Eight candidates ran for the seat and that often makes getting out the message difficult, she said.
“I’m just refocusing my efforts, which means being able to communicate without six other distractions or other candidates extracting attention, so you can actually talk to somebody about the issues, or their problems or your vision for the future,” she said.
Rafferty said she hopes to get the correct information out to voters over the next six weeks.
“There was a lot of misinformation during the campaign about council powers,” she said. “The message we’re going to be working on is correcting the misinformation out there and let people know what we’ve done. I don’t do a very good job at telling people what I’ve done. I’m not a bragger, so it’s hard for me.
Williams said he appreciates the work by Rafferty over the past two terms, but “it’s time for a change.”
“We need to have our streets repaved in Birmingham, in District 2,” he said. “We need to look at a way to solve the violent crimes we have in District 2 and in Birmingham and we need the city to pay adequate attention in terms of getting resources in District 2, which is something we have not seen in our district over the past eight years.”
Williams said the district has had a lot of excitement about the possibility of change.
“A lot of District 2 feels neglected,” he said. “And I think there’s a lot of excitement at the prospect of having a strong advocate for our district downtown.”
In District 9, Hilliard and Royal are also looking for change.
“My focus is that I have to get my voters to the poll,” Hilliard said. “In canvassing and talking with the public, they told me they would support me.”
With the eight-person field cleared Hilliard said he thinks he has a chance to see what voters are really thinking.
“I’m a new candidate for the city council, this will be my first time there and it will give them a fresh face,” Hilliard said.
Royal said his message throughout the campaign has been the same and will remain leading up to the runoff: “The city needs to get back to business.”
“I believe that message has resonated,” he said. “To me, the first thing we need to do is clean this city up. We need to address a serious crime issue. We’re going to clear these abandoned lots, institute the inoperable car ordinance. We’re going to look at the policy for abandoned houses again, and we’re going to do a similar road package that was done in 2002.”
The biggest issue facing the city is making “it true that you don’t have to move to another neighborhood to live in a better neighborhood.”
“I think that encompasses what our major issues are,” he said. “It encompasses the issues of crime, education, recreation, and the issue of the delivery of continued services.”
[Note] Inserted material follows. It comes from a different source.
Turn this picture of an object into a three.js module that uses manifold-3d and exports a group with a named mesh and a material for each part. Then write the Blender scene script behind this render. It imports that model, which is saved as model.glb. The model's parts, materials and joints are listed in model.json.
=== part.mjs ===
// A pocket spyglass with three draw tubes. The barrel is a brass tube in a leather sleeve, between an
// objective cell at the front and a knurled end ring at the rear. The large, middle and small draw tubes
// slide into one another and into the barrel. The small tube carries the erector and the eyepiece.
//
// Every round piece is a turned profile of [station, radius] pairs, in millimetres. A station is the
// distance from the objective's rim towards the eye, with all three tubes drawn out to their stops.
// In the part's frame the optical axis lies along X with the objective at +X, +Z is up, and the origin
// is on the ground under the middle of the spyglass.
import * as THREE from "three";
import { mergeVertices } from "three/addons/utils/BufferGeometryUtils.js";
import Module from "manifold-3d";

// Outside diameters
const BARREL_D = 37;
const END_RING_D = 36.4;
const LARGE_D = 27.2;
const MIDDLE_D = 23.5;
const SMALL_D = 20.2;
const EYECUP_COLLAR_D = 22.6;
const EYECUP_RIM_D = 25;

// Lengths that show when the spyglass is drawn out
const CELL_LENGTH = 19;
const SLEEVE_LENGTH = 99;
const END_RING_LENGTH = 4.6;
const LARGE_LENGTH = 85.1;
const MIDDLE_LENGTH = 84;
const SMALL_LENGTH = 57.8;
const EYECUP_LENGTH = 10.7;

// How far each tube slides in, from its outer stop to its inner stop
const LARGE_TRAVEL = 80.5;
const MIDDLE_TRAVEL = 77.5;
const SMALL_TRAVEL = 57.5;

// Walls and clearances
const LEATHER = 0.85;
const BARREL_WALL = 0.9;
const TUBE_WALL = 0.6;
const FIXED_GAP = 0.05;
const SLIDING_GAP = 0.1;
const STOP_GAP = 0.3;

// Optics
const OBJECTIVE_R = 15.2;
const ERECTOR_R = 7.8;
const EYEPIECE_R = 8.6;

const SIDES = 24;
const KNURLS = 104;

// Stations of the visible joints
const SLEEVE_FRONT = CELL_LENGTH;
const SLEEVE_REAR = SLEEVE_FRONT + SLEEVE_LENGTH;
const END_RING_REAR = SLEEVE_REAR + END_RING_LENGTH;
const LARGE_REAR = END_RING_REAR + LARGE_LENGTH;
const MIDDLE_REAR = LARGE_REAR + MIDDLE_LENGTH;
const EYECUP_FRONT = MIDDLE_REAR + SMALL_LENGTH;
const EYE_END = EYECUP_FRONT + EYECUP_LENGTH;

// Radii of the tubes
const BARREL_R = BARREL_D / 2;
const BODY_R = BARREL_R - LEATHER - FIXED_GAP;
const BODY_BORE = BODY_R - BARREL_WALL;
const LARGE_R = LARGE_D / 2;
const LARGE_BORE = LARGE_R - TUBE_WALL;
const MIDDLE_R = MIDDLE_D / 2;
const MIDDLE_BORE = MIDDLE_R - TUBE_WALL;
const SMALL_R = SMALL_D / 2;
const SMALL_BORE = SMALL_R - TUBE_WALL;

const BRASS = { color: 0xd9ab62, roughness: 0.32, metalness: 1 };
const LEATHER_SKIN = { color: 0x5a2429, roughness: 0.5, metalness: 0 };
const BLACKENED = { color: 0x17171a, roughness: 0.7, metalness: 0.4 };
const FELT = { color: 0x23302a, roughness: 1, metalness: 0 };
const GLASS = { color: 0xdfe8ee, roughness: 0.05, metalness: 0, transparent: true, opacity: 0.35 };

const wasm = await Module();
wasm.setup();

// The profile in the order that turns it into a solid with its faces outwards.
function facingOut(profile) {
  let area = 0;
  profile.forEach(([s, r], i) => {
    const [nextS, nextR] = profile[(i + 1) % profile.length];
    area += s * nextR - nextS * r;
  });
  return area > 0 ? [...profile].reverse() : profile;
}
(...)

Royal said he believes all of those issues can be addressed on day one and his record of service in city government will prove valuable.
“I will run a campaign not about anyone, but about the delivery of city services,” he said. “Making our city and each neighborhood where residents don’t feel they have to move and they feel safe.”
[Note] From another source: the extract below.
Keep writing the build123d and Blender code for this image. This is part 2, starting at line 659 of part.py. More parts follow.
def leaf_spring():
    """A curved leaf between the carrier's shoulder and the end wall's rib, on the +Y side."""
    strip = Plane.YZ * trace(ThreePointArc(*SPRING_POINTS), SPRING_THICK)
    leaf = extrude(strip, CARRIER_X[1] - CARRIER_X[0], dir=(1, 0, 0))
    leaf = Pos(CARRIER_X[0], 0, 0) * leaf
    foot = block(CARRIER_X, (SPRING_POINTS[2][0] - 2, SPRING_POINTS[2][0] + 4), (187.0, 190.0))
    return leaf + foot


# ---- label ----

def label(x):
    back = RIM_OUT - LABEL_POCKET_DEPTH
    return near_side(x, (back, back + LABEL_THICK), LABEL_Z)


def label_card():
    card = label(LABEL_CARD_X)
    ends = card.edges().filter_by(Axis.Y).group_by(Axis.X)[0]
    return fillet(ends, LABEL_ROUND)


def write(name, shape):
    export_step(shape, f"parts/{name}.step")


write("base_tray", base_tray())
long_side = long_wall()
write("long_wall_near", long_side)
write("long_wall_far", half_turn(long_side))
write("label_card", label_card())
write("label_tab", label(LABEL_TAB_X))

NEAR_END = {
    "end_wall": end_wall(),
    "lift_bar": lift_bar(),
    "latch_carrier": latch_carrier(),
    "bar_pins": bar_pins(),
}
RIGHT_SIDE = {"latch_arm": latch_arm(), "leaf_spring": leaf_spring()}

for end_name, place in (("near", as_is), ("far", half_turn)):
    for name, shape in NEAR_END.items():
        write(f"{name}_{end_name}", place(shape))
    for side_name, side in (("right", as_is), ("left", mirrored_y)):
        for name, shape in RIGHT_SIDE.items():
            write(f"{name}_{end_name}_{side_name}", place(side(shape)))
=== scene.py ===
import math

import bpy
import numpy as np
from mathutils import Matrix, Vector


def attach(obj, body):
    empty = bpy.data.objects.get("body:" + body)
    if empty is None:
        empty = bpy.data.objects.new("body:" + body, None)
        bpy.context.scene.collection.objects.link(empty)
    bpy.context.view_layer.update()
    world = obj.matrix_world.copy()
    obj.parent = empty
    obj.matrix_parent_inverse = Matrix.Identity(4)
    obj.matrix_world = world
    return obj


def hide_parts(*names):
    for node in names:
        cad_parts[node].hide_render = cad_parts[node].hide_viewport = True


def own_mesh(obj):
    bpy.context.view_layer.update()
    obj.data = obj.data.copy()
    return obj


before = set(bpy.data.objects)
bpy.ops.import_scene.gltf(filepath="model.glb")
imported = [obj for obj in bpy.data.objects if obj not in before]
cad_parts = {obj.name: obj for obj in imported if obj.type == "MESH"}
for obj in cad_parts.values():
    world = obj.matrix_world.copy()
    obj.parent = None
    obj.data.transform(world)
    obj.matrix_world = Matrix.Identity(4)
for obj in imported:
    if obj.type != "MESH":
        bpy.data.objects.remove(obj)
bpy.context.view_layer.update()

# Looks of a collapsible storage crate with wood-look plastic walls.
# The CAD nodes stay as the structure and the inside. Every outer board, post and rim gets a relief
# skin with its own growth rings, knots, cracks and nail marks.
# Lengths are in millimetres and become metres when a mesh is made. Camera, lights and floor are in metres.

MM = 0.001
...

In the District 5 race, Austin said citizens realized how much he has fought for them and will continue on issues such as strengthening the neighborhoods.
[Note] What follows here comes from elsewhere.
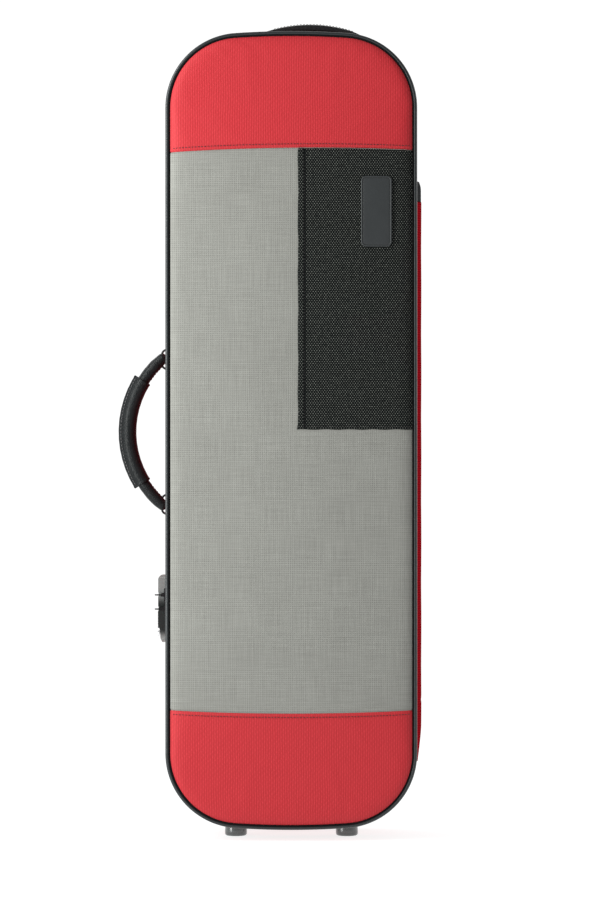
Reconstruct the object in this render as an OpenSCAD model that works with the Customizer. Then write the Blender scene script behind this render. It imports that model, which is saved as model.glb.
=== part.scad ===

“As a council, we’ve got pass laws that would help support revitalization in our neighborhoods,” he said.
Passing the neighborhood economic empowerment zone ordinance and neighborhood stabilization ordinance, are a few things that need to be adopted, along with the healthy food tax incentive program, he said.
“We’re making sure the needs of our citizens are addressed through legislation,” he said.
Austin said his experience and his record with citizens sets him apart.
“The citizens know what I have done, and they know that I have not just said that I was going to advocate for them, but they’ve seen me do it,” he said.
O’Quinn said he was grateful for the support he received in Tuesday’s election.
“The voters have spoken and clearly indicated that a change is in order and we’ll be organizing and getting ready to make the push towards Oct. 3,” he said.
O’Quinn said he wants voters to understand that he hears them.
“We know that you are not pleased with the current situation,” he said. “We will be looking forward to speaking with you over the next few weeks trying to reach out to more people.”
O’Quinn said he will continue to make more opportunities for voters to meet him and talk to him about their concerns.
“We want them to know that during this initial election, our ability to get out and reach folks was limited, but we hope to expand that leading to the runoff,” he said. “We want to hear from as many folks as possible.”
O’Quinn said he is accessible and available, which makes him a good candidate.
“People have seen me showing up in their neighborhood meetings for a long time, and for whatever reason that sets me apart from Johnathan [Austin],” he said. “Across the district, people want to be able to communicate face-to-face with the person they put on the city council. They want to be able to pick up the phone and call that person. They want that person to respond to their emails and I’ve been doing that for a long time.”